However, the automated homework system did not accept 0 as the correct answer. What did I do wrong?

Answer 1

Let $a,b>0,c>0$ be non zero constants. Use (dividing by $x$ both denominator and numerator) the follwing:

$$\lim_{x\to 0}\frac{\sin(ax)}{\tan(bx)}=\frac{a}{b}.$$

and you can use l'hôpital to see that:

$$\lim_{x\to 0^{+}}\frac{\ln(cx+1)}{x}=c.$$

To first simplify, (dividing by $x^{14}$ both denominator and numerator)

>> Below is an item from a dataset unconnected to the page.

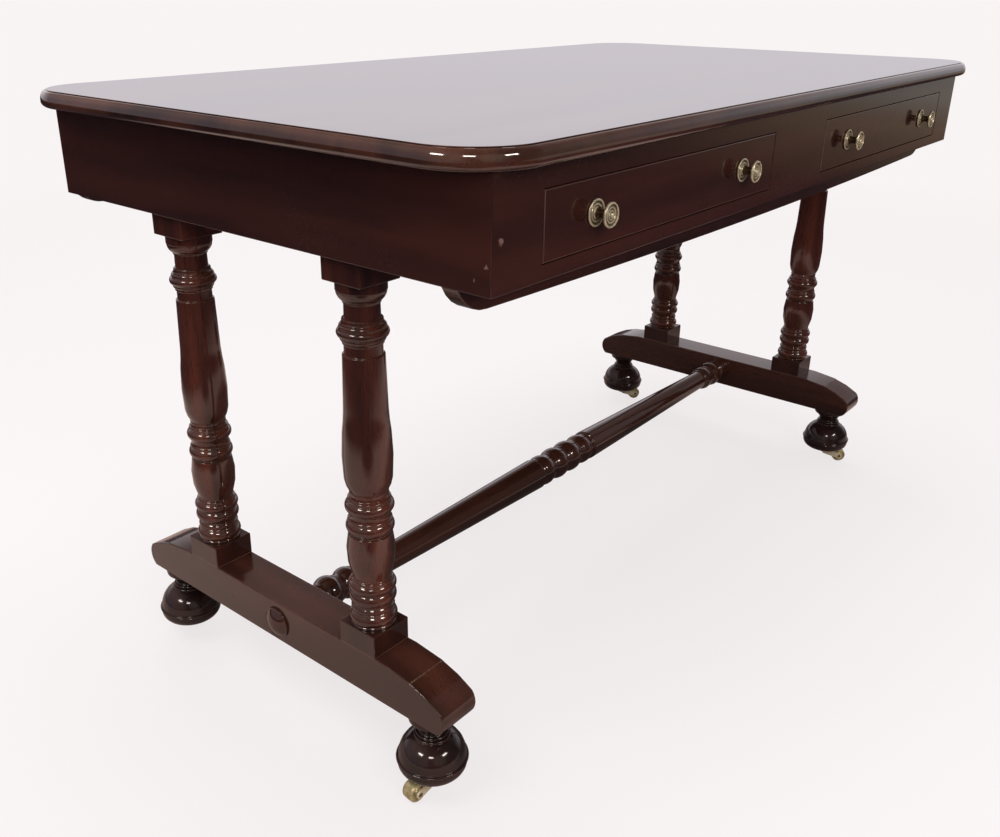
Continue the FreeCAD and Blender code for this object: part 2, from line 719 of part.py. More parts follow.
def build():
    """Every node of the table with its shape."""
    left_end = frieze_end()
    front_under_rail = under_rail(front_face + under_rail_setback, under_rail_height, under_rail_run)
    back_under_rail = under_rail(inner_side - under_rail_thickness, back_under_rail_height,
                                 back_under_rail_run)
    runner = outer_runner()
    stile = end_stile()
    left_sled = sled()
    nodes = {
        "table_top": table_top(),
        "frieze_end_left": left_end,
        "frieze_end_right": mirrored(left_end, along_x),
        "frieze_back": frieze_back(),
        "front_top_rail": front_rail(top_rail_depth, opening_top, top_underside),
        "front_bottom_rail": front_rail(bottom_rail_depth, frieze_bottom, opening_bottom),
        "front_stile_left": stile,
        "front_stile_centre": centre_stile(),
        "front_stile_right": mirrored(stile, along_x),
        "under_rail_front": front_under_rail,
        "under_rail_back": back_under_rail,
        "runner_left": runner,
        "runner_centre": centre_runner(),
        "runner_right": mirrored(runner, along_x),
        "drawer_guides": drawer_guides(),
        "glue_blocks": glue_blocks(),
        "column_screws": column_screws(),
        "sled_left": left_sled,
        "sled_right": mirrored(left_sled, along_x),
        "stretcher": stretcher(),
        "stretcher_bolts": stretcher_bolts(),
        "bolt_covers": bolt_covers(),
    }
    plates = []
    for corner, (side_x, side_y) in corners.items():
        side, end = corner.split("_")
        x = side_x * column_x
        y = side_y * foot_y
        nodes["column_" + corner] = column(x, side_y * column_y)
        nodes["bun_foot_" + corner] = bun_foot(x, y)
        plates.append(caster_plate(x, y))
        for name, shape in (("horn", caster_horn()), ("axle", caster_axle()), ("wheel", caster_wheel())):
            turned_shape = turned_over(shape, up, caster_headings[corner])
            nodes["caster_" + name + "_" + corner] = moved(turned_shape, x, y, 0)
    nodes["caster_plates"] = Part.Compound(plates)
    for name, shape in drawer().items():
        nodes["drawer_left_" + name] = shape
        nodes["drawer_right_" + name] = mirrored(shape, along_x)
    plates = []
    for name, place in knob_places().items():
        nodes["knob_left_" + name] = knob(place)
        nodes["knob_right_" + name] = mirrored(knob(place), along_x)
        plates.append(backplate(place))
    nodes["backplates_left"] = Part.Compound(plates)
    nodes["backplates_right"] = Part.Compound([mirrored(plate, along_x) for plate in plates])
    return nodes


os.makedirs("parts", exist_ok=True)
for node_name, node_shape in build().items():
    if not node_shape.isValid() or node_shape.Volume <= 0:
        raise ValueError(node_name + " is not a valid solid")
    node_shape.exportStep("parts/" + node_name + ".step")
    print(node_name, len(node_shape.Solids), round(node_shape.Volume))
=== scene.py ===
import json
import math

import bmesh
import bpy
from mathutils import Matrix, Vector

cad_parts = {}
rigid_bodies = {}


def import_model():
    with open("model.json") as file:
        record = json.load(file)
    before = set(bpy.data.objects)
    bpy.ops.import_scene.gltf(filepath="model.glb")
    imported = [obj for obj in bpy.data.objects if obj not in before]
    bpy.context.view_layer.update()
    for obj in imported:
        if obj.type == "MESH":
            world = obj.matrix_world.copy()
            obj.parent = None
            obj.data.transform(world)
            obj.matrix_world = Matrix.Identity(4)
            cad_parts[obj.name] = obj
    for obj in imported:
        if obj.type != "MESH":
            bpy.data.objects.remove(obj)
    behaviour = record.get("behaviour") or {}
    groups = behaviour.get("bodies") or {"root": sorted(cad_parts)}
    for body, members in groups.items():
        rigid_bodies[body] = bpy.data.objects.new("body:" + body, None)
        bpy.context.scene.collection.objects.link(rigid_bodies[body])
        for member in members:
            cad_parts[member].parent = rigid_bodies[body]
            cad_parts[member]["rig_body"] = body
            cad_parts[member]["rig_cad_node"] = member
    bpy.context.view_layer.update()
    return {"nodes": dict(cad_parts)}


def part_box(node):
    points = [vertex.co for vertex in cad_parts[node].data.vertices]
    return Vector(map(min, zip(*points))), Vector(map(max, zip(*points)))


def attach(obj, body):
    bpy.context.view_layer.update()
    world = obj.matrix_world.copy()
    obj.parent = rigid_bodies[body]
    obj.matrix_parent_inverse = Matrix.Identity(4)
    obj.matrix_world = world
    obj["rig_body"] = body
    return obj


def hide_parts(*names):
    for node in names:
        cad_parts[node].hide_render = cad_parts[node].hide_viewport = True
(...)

$$\lim_{x\to 0}\frac{\sin(9x)^{14}}{\tan(x)^{14}}=9^{14}.$$

and also:

$$ \lim_{x\to 0^{+}}\frac{\ln(8x+1)}{x}=8.$$

Your limit will be:

$$\lim _{x\to \:0+}\frac{\left(1-\cos \left(2x\right)\right)^{14}\left(1-\cos \left(7x\right)\right)^2}{(8x)^{30}}$$

Answer 2

Sanity check:

For small $x$, $$1-\cos x=\Theta(x^2),\sin x=\Theta(x),\tan x=\Theta(x),\log(x+1)=\Theta(x).$$

Then the expression is of order

$$\frac{x^{28}x^4x^{14}}{x^{14}x^{30}}=x^2.$$

(Which tends to $0$, of course.)